The nation was ripe for a military coup, which Pinochet brought it on September 11th, 1973.
Bombing of La Moneda presidential palace in Santiago, Chile during the coup
The years that followed may have brought more economic stability for Chileans, but at a cost of many freedoms and basic rights- especially for those who opposed the new regime. And, one of Pinochet’s most powerful tools to maintain control was by censoring the media.
Information was so limited within Chile that many citizens knew less about what was happening in their own country than foreigners did. So, support for Pinochet continued through much of his dictatorship until the late 1980’s when the blanket of fear that stifled discussion and opposition within the country began to lift.

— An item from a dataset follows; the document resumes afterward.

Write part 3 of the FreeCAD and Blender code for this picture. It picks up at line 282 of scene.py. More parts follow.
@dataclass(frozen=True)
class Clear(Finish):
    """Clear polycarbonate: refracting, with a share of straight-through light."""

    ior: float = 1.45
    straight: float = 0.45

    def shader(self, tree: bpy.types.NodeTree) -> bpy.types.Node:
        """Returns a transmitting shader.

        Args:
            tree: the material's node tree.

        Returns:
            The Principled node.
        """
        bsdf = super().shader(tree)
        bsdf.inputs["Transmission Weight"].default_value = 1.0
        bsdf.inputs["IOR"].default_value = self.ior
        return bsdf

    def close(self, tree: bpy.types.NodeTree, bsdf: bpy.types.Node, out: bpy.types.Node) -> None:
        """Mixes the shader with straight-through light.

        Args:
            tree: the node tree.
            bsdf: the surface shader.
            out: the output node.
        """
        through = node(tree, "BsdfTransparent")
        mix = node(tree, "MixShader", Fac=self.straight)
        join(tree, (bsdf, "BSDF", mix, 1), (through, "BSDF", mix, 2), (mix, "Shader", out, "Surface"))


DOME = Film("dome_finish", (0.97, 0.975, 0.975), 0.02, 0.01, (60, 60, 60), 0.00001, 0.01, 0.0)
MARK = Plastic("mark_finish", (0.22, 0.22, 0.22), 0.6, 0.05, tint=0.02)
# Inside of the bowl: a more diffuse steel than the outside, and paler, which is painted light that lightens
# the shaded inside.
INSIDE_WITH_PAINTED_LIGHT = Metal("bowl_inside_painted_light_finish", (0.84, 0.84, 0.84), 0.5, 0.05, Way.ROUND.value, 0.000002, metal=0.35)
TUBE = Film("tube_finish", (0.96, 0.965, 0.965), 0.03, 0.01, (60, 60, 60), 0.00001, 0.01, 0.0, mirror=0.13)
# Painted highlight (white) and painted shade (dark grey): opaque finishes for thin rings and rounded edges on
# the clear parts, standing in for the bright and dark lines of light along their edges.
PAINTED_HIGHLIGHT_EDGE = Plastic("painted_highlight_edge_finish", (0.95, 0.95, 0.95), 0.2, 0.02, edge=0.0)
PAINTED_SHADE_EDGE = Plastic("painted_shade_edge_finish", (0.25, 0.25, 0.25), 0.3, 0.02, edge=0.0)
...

It’s not excusable for Chileans, or anyone, to ignore their history. And it certainly won’t bring unity to the nation if supporters of Allende or Pinochet choose to remain ignorant to, or deny what happened in their country under his rule. But, understanding more of the environment in the nation before the coup and the stifling of information that came afterwards put the situation of my family and friends in Chile into perspective, and made their conservative politics seem more reasonable.

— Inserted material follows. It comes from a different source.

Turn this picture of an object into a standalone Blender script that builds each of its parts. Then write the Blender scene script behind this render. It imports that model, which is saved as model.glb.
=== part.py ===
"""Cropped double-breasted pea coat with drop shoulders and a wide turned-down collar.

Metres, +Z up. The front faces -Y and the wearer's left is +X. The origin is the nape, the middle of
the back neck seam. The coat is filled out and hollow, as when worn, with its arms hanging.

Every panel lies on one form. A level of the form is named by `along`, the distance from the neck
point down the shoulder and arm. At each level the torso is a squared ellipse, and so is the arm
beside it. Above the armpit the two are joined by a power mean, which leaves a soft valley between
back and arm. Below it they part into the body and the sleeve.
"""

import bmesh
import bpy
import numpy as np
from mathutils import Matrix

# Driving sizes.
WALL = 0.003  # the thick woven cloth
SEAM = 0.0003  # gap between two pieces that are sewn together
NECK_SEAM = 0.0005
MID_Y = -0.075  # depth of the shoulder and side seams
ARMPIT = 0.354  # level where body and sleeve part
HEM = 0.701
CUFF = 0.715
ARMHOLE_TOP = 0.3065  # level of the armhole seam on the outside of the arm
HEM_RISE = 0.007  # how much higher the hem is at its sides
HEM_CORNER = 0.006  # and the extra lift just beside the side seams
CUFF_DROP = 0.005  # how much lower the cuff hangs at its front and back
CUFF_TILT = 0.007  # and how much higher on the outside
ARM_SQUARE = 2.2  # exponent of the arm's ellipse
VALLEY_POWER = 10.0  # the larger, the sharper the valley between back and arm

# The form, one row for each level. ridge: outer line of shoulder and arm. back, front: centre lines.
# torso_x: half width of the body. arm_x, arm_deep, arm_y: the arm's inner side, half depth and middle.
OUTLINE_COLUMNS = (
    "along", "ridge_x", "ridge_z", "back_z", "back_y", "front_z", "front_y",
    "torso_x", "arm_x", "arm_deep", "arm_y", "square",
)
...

It’s been easy for me to oppose conservatism and advocate for social change when I lived most of my life in Boulder- one of the nation’s wealthiest cities and arguably the best place to life in the country. It was easy for me to adopt my previous opinion of Pinochet supporters. It was easy to tell myself that if put into a similar situation I would gladly surrender my privilege because my lifestyle and my family’s wealth have never been threatened.
It’s not uncommon for people to judge a situation without ever having to face it personally. And it’s not necessarily wrong to do so. We will always form opinions about countries we’ve never been to and of people’s lives we’ll never lead. But, we should also not be surprised when we find out that we were wrong. And, most importantly, we should never block ourselves from being proven so.